PRESIDENT Muhammadu Buhari has presented a budget proposal of N8.83 trillion for 2019 to a joint session of the National Assembly on Wednesday. He again made a strong case in support of petroleum subsidy.
Delivering his speech amidst cheers and jeers by supporters and opponents, Buhari explained that the 2019 budget is divided into: N4.04 trillion recurrent expenditure, N2.031 trillion capital expenditure, N492.36 billion statutory transfer, and N120 billion sinking fund. The sum of N2.14 trillion was also allocated for debt servicing, according to Buhari.
The Budget was premised on a crude oil benchmark of $60 dollars per barrel, an expected crude oil production of 2.3 million barrels per day (including condensates), an exchange rate of N305 for one US dollar, estimated GDP growth of 3.01 per cent, and an expected inflation rate of 9.98 per cent.
Expected revenue generation is projected at N6.97 trillion, made up of oil revenue of N3.73 trillion, non-oil revenue of N1.39 trillion.
Speaking further, Buhari said: “We have allowed N305 billion, equivalent to $1 billion United States Dollars, for under-recovery by NNPC, on Premium Motor Spirit in 2019. We will continue working to bring it downward so that certain resources are freed up to meet the development needs of our people.”
“Under-recovery” is a technical term that the Buhari administration uses in place of subsidy.
Explaining why his government is now voting money for fuel subsidy after criticising it during the Goodluck Jonathan administration, Buhari said that “in a period of economic challenges, higher purchasing power is weak, we must reduce some of the burden on Nigerians.
“The problem with subsidies in the past was abuse and corruption. Today, the government, through the NNPC, is the sole importer of PMS, and therefore, the under-recovery is from the NNPC trading account. This means [that] the possibility of some marketers falsifying claims is removed,” he said.
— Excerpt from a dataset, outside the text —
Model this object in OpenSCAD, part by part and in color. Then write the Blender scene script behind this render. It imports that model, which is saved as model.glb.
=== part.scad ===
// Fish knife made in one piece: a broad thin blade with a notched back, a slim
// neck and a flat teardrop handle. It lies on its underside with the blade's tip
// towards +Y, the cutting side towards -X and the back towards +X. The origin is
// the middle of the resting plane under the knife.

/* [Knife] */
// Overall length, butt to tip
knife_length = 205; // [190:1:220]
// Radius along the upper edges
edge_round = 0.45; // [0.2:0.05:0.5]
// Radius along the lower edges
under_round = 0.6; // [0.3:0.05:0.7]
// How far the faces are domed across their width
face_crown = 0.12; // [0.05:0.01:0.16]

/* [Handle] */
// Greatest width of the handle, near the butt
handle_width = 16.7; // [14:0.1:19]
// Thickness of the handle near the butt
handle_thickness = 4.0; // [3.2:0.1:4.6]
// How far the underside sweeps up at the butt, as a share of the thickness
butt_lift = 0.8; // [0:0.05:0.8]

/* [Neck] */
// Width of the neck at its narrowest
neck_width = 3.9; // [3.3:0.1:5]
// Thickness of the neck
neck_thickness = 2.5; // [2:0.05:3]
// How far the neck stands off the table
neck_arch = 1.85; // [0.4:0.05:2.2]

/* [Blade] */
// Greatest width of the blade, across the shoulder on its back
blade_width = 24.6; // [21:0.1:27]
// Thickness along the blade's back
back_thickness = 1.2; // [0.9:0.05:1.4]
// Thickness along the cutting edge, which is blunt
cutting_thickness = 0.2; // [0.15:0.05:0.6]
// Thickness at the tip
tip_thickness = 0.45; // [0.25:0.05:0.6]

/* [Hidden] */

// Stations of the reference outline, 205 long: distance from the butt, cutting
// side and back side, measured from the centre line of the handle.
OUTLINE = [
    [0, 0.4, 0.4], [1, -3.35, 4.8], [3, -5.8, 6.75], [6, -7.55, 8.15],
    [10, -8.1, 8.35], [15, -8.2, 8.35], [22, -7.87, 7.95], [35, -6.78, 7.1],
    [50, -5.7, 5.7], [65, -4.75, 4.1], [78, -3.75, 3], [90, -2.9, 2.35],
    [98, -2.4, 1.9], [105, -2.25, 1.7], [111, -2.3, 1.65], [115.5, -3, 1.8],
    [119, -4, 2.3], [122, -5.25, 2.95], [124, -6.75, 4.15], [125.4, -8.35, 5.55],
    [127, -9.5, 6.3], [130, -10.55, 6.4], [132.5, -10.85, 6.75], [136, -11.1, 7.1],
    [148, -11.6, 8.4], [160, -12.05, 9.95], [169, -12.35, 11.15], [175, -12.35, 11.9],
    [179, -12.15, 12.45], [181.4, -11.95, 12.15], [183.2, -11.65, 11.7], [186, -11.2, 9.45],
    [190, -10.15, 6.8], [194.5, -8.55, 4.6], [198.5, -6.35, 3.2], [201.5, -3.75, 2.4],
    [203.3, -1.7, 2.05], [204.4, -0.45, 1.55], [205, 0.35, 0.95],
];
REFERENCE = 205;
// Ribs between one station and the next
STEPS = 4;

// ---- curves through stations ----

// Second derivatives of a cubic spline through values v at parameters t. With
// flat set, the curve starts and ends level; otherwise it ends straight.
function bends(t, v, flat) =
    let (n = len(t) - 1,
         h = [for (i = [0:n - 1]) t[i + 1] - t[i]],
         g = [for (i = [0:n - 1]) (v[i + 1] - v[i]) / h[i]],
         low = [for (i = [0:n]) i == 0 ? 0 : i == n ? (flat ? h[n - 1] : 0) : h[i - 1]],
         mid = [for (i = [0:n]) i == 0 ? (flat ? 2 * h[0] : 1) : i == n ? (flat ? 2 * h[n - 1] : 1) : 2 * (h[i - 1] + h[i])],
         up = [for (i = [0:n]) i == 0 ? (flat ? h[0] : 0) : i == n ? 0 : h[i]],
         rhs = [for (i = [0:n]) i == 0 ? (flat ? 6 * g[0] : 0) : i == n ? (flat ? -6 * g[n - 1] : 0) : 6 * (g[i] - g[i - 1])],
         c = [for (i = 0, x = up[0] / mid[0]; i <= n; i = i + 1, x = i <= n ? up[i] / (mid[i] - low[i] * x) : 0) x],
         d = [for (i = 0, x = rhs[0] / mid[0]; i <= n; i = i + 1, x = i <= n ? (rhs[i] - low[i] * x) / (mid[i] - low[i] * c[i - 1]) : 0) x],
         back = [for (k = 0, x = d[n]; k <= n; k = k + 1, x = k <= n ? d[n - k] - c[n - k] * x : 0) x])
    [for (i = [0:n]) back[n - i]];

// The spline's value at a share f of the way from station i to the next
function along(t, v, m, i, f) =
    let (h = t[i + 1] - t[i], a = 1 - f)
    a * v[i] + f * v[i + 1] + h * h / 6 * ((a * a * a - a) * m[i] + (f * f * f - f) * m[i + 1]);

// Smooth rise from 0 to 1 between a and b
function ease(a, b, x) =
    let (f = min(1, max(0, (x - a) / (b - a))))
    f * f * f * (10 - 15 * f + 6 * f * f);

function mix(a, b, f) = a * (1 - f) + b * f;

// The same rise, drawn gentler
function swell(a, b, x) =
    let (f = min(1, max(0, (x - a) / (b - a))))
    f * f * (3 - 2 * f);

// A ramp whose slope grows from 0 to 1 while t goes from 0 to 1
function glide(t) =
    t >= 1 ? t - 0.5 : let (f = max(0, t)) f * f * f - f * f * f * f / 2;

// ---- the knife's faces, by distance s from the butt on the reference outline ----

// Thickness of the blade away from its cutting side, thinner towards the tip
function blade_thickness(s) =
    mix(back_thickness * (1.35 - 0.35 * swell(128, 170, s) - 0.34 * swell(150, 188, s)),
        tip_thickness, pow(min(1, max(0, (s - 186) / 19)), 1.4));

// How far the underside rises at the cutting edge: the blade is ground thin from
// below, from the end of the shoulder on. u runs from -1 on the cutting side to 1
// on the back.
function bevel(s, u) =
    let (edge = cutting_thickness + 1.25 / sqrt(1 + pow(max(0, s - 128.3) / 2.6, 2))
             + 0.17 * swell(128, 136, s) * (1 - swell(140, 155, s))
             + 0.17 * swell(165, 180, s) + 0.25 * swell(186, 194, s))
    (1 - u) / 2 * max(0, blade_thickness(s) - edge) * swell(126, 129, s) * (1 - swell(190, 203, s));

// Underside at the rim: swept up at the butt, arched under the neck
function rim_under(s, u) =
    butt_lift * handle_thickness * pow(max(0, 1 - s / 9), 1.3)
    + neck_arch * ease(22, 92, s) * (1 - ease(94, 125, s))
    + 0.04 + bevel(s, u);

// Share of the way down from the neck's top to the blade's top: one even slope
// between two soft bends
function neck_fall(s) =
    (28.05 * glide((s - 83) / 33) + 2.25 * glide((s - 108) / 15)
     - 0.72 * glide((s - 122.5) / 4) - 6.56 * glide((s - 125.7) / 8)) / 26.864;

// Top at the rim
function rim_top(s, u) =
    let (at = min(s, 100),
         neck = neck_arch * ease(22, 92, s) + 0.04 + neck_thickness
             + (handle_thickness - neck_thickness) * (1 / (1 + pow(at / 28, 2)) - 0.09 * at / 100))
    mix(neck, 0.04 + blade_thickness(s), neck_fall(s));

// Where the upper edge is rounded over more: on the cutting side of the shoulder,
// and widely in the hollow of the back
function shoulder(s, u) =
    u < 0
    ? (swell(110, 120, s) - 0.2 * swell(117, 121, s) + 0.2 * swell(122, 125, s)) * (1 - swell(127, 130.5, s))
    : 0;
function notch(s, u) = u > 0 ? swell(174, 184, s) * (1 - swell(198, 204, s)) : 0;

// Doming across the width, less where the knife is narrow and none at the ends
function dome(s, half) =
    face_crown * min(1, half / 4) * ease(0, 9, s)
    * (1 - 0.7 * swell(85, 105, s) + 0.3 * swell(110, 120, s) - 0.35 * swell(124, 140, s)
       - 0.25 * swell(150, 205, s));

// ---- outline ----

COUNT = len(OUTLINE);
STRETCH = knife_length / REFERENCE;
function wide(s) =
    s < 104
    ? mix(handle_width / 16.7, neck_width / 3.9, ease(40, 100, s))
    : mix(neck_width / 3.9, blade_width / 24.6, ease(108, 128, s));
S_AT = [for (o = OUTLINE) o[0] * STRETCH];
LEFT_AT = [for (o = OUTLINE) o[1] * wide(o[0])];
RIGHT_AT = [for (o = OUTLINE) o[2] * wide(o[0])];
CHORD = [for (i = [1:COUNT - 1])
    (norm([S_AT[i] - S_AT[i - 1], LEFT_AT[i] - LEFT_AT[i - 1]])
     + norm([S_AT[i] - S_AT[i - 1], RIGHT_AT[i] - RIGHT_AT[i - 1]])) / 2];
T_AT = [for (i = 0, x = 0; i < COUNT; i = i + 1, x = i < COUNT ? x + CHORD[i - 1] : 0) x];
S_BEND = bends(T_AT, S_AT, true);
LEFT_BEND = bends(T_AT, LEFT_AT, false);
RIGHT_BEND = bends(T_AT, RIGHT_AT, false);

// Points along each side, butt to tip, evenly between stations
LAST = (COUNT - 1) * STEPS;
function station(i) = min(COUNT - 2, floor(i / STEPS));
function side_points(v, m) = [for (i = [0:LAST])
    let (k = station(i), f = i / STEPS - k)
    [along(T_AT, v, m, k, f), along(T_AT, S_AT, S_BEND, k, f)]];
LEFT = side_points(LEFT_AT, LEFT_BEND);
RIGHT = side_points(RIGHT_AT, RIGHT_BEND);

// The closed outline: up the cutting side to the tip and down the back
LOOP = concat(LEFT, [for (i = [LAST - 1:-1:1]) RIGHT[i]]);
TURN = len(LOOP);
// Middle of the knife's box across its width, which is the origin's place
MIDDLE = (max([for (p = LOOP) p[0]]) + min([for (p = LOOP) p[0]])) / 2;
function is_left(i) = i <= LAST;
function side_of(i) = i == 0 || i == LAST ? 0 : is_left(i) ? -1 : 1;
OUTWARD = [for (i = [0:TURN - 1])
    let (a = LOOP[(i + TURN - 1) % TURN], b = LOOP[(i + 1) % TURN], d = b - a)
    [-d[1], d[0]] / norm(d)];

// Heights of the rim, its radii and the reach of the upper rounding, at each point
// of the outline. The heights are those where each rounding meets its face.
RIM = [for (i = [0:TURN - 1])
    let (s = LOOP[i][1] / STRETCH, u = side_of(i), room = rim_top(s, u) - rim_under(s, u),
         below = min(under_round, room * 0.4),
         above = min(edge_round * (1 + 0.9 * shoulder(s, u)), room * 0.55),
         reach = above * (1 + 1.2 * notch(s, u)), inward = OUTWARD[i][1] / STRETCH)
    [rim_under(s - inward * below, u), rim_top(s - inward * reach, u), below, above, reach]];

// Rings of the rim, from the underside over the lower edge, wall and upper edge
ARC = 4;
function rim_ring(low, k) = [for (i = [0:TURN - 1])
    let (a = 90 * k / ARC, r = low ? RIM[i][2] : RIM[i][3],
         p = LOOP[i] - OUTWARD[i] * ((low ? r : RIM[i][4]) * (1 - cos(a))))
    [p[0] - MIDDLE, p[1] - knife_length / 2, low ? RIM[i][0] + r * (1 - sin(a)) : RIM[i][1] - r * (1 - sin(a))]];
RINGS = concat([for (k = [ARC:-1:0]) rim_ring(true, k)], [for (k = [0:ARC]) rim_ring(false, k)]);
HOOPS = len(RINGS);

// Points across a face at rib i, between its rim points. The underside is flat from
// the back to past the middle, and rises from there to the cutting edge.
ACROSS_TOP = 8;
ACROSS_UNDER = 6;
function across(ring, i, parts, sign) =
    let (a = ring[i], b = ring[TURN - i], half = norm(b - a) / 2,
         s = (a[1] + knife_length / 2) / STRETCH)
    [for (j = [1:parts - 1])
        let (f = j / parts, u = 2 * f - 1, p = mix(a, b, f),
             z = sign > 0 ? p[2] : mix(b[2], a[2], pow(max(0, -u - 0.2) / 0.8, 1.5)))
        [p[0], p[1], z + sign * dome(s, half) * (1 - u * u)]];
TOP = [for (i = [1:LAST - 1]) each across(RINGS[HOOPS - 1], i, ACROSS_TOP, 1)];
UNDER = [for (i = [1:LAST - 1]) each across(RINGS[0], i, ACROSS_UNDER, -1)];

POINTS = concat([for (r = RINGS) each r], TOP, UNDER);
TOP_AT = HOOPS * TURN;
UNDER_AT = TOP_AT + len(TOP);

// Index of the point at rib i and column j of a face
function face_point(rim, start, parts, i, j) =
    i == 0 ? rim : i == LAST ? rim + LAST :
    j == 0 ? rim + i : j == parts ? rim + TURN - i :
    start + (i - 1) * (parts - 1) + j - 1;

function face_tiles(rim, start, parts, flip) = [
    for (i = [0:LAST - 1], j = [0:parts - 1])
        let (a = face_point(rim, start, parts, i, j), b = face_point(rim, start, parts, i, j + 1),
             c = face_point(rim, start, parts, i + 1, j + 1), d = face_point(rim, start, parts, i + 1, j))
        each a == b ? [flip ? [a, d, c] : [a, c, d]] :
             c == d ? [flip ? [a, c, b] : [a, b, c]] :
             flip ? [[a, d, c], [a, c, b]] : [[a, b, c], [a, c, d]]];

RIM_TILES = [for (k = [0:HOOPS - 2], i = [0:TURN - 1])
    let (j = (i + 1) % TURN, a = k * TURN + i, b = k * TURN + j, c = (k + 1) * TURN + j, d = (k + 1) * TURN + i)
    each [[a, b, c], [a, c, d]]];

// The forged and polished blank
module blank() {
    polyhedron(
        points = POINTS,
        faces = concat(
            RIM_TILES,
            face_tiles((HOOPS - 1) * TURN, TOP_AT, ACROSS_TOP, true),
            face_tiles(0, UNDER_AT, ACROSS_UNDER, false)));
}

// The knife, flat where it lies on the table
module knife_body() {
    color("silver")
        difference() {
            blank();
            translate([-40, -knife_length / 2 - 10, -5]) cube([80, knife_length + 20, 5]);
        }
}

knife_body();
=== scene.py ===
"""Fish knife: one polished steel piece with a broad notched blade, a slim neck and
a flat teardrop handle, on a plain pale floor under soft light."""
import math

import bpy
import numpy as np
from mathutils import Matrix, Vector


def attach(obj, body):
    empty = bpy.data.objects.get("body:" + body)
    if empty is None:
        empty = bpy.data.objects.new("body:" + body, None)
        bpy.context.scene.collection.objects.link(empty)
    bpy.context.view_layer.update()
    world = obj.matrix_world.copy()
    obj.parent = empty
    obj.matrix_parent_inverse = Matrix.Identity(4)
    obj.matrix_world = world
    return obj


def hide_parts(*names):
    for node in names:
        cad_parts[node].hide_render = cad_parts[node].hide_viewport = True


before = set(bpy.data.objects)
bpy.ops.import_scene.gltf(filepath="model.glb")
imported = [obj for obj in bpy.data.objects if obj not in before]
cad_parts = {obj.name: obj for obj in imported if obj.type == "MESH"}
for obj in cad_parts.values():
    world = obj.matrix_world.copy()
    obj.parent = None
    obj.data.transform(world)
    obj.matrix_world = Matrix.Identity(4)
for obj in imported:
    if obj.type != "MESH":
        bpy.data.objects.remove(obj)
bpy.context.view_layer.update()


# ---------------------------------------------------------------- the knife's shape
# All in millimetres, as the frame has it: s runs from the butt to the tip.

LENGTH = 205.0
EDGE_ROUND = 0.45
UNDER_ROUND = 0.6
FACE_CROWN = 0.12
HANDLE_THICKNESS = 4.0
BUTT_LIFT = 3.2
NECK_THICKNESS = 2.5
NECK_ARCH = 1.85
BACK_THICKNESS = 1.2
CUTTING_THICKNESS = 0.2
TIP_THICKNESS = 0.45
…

During the Goodluck Jonathan administration, the APC thoroughly criticised him for subsidising petroleum products instead of fixing the country’s refineries and stopping the importation of refined products.
In January 2012 when Jonathan announced he was stopping subsidy, the APC in collaboration with other civil society groups, led a massive protest that shut down the country until Jonathan rescinded his decision.
Shortly after winning the 2015 election, Buhari, who is also the substantive Minister of Petroleum Resources, announced the deregulation of the downstream sector, which effectively means the removal of all forms of petroleum subsidy. This led to an increase of petrol pump price from N87 to N145.
At the time, Vice President Yemi Osinbajo said that the removal of fuel subsidy saves Nigeria N15 billion on a monthly basis, and Ibe Kachikwu, the Minister of State for Petroleum Resources, also said that all Nigeria’s refineries will be fully functional and the country will no longer be importing fuel by 2019, or he would resign.
Recent events have since revealed that the Federal Government kept subsidising petroleum products to the sum of billions of dollars, even when such expenditures were not captured in the budget.
Buhari did not, in his speech at the National Assembly on Wednesday, say anything about plans to fix the nation’s three refineries or the earlier proposal to set up modular refineries in some states of the federation. Whether these projects are contained in the budget details, will be known in the coming days as the document becomes more available to the public.